Common triggers include:
- New service patterns emerge: for example, your team adds event-driven services, data jobs, or multiple frontend deployment models.
- Tool sprawl returns: teams begin bypassing templates or rebuilding their own scripts and pipelines.
- Ownership becomes unclear: incidents reveal missing service metadata, stale runbooks, or undocumented dependencies.
- Compliance pressure increases: approvals, audit needs, or access controls become more formal.
- Developer onboarding slows down: new team members struggle to find the right path to ship changes safely.
- Platform support load grows: maintainers spend more time on exceptions than on improving the core workflow.

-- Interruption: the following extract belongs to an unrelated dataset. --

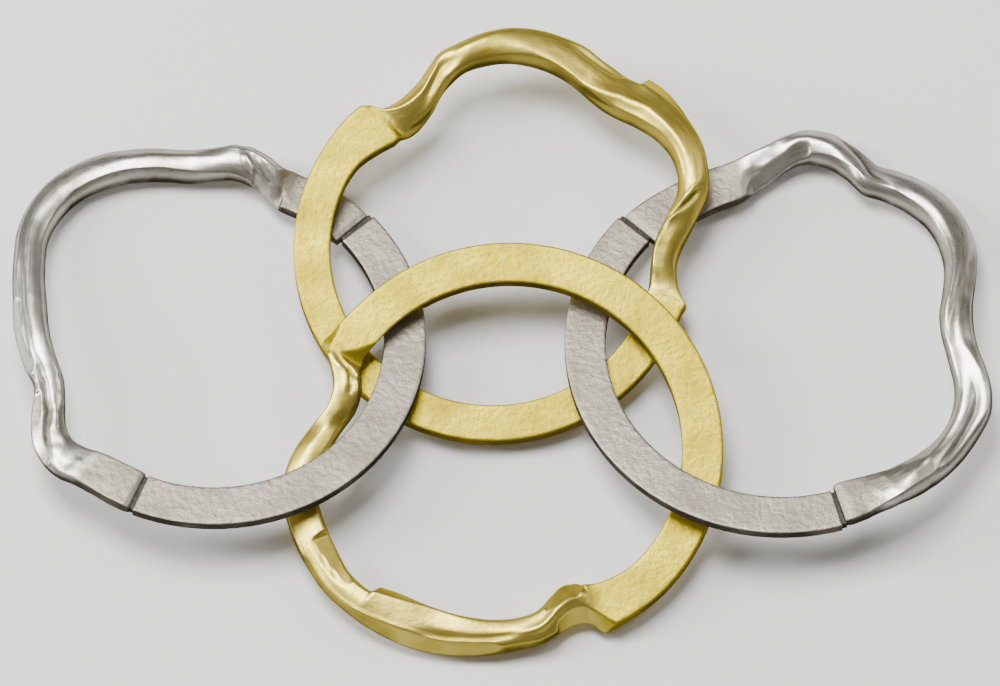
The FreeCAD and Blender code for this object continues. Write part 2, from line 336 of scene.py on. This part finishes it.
def metal(name, satin, satin_deep, bright, bright_deep, dark, edge, rough_satin, rough_bright,
          grain_size, grain_depth, bright_grain, speck_share):
    """Bare metal: satin where it is as cast, bright where it is polished, darkened by painted
    shade in its sunk hollows and on its steep flanks.
    """
    material = bpy.data.materials.new(name)
    nodes, links, shader = shader_nodes(material)
    skin = nodes.new("ShaderNodeGroup")
    skin.node_tree = METAL_SKIN
    skin.inputs["Grain Size"].default_value = grain_size
    mottle, streaks = skin.outputs["Mottle"], skin.outputs["Streaks"]
    polish = nodes.new("ShaderNodeAttribute")
    polish.attribute_name = "polish"
    shade_layer = nodes.new("ShaderNodeAttribute")
    shade_layer.attribute_name = "hollow_wall_shade"
    as_cast = mixed(nodes, links, ranged(nodes, links, mottle, 0, 1), satin, satin_deep)
    specks = reckon(nodes, links, "MULTIPLY", skin.outputs["Specks"], speck_share)
    as_cast = mixed(nodes, links, specks, as_cast, dark)
    buffed = mixed(nodes, links, ranged(nodes, links, mottle, 0, 1), bright, bright_deep)
    colour = mixed(nodes, links, polish.outputs["Fac"], as_cast, buffed)
    # Painted shade: the stored hollow and flank shade weight, broken up by the mottle, mixes the
    # colour toward the dark one.
    patchy_shade = reckon(nodes, links, "MULTIPLY", shade_layer.outputs["Fac"],
                    ranged(nodes, links, mottle, 0.75, 1.15))
    links.new(mixed(nodes, links, patchy_shade, colour, dark), shader.inputs["Base Color"])
    soft = ranged(nodes, links, mottle, rough_satin - 0.06, rough_satin + 0.06)
    shine = ranged(nodes, links, streaks, rough_bright - 0.05, rough_bright + 0.07)
    level = nodes.new("ShaderNodeMix")
    links.new(polish.outputs["Fac"], level.inputs["Factor"])
    links.new(soft, level.inputs["A"])
    links.new(shine, level.inputs["B"])
    dull = reckon(nodes, links, "MULTIPLY", patchy_shade, 0.15)
    rough = reckon(nodes, links, "ADD", level.outputs["Result"], dull)
    links.new(rough, shader.inputs["Roughness"])
    # Painted shade: the shaded parts lose their metal and, with no dielectric specular, turn to a
    # dark matte surface.
    shade_unmetal = reckon(nodes, links, "MULTIPLY", patchy_shade, 0.75)
    links.new(reckon(nodes, links, "SUBTRACT", 1, shade_unmetal), shader.inputs["Metallic"])
    shader.inputs["Specular IOR Level"].default_value = 0
    # Specular Tint near black: painted shade on the rims, darkening the metal's reflections at
    # grazing angles.
    shader.inputs["Specular Tint"].default_value = (*edge, 1)
    height = reckon(nodes, links, "MULTIPLY", skin.outputs["Height"],
                    ranged(nodes, links, polish.outputs["Fac"], 1, bright_grain, 0, 1))
    bump = nodes.new("ShaderNodeBump")
    bump.inputs["Strength"].default_value = 0.8
    bump.inputs["Distance"].default_value = grain_depth
    links.new(height, bump.inputs["Height"])
    links.new(bump.outputs["Normal"], shader.inputs["Normal"])
    return material


silver = metal("silver", satin=(0.36, 0.325, 0.262), satin_deep=(0.30, 0.266, 0.21),
               bright=(0.70, 0.68, 0.63), bright_deep=(0.50, 0.46, 0.37),
               dark=(0.045, 0.040, 0.030), edge=(0.06, 0.055, 0.045),
               rough_satin=0.48, rough_bright=0.29, grain_size=3000, grain_depth=0.00005,
               bright_grain=0.2, speck_share=0.25)

SILVER_LEFT = ((-15.78, -0.01, 2.2), -6.9)
SILVER_THICK = 0.66


def shank_stations(start, end, inner, outer, thick):
    middle, width = (inner + outer) / 2, outer - inner
    return [(angle, middle, 0, width, thick, 0, 0) for angle in (start, (start + end) / 2, end)]


def place(piece, body, slot, material, *nodes):
    piece.data.materials.append(material)
    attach(piece, body)
    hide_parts(*nodes)


left_shank = forged_bar("silver_left_shank_bar", SILVER_LEFT,
                        shank_stations(-112.5, 41.3, 9.32, 11.63, SILVER_THICK), 300, grain=0.010)
place(left_shank, "silver_left", "silver", silver, "silver_left_shank")


# ---- Left silver band, woven wave -------------------------------------------
# A round-edged silver bar, bent in and out and up and down, polished on its
# crests. Each end is hammered to a flat tongue that meets the shank.

silver_left_stations = [
    (42.6, 10.25, 0.02, 2.3, 0.6, 0, 0),
    (45, 10.25, 0.05, 2.35, 0.76, 0, 0),
    (55, 10.22, 0.04, 2.35, 0.74, 0, 0),
    (64, 10.15, 0.04, 2.3, 0.76, 0, 0.1),
    (68, 10.15, 0.1, 2.3, 0.95, 8, 0.2),
    (71, 10.25, 0.2, 2.2, 1.25, 25, 0.4),
    (75, 10.6, 0.32, 2.15, 1.45, 35, 0.6),
    (80, 10.95, 0.4, 2.1, 1.55, 25, 0.75),
    (85, 11.1, 0.35, 2.0, 1.6, 15, 0.8),
    (91, 11.0, 0.2, 1.85, 1.6, 5, 0.8),
    (98, 11.05, 0.0, 1.8, 1.6, -8, 0.75),
    (108, 11.62, 0.03, 1.85, 1.6, -12, 0.7),
    (120, 12.3, 0.0, 1.95, 1.6, -12, 0.7),
    (132, 12.6, -0.04, 1.95, 1.6, -8, 0.75),
    (144, 12.2, -0.05, 1.95, 1.6, -4, 0.8),
    (156, 11.2, 0.2, 1.95, 1.6, 0, 0.8),
    (168, 10.4, 0.4, 1.95, 1.6, -5, 0.75),
    (180, 9.98, 0.48, 1.95, 1.6, -10, 0.7),
    (190, 9.68, 0.4, 1.85, 1.55, -10, 0.7),
    (196, 9.5, 0.22, 1.7, 1.45, -5, 0.7),
    (200, 9.65, 0.1, 1.8, 1.45, 0, 0.7),
    (206, 10.15, -0.1, 2.1, 1.5, 5, 0.7),
    (213, 10.75, -0.25, 2.2, 1.5, 8, 0.7),
    (219, 10.95, -0.25, 2.2, 1.4, 5, 0.6),
    (224, 10.85, -0.15, 2.3, 1.15, 0, 0.4),
    (228, 10.65, 0.0, 2.3, 0.95, 0, 0.25),
    (232, 10.48, 0.04, 2.3, 0.8, 0, 0.08),
    (238, 10.42, 0.06, 2.32, 0.76, 0, 0),
    (244.5, 10.42, 0.05, 2.35, 0.76, 0, 0),
    (246.2, 10.42, 0.02, 2.3, 0.6, 0, 0),
]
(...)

A practical review routine is to revisit the platform every quarter or after any major tooling shift. Ask five questions:
- What task still takes too many manual steps?
- Which templates are widely adopted, and which are ignored?
- Where do developers leave the platform because it is easier to work around it?
- Which ownership, documentation, or observability links are stale?
- What is the next golden path that would remove the most repeated work?
If you do one thing after reading this hub, make it small and concrete: choose a single internal service type, document the current path from repository to production, and design one improved workflow your team can adopt in weeks rather than quarters. A durable internal developer platform is usually built that way—one reliable path at a time, with enough openness to grow as your engineering system changes.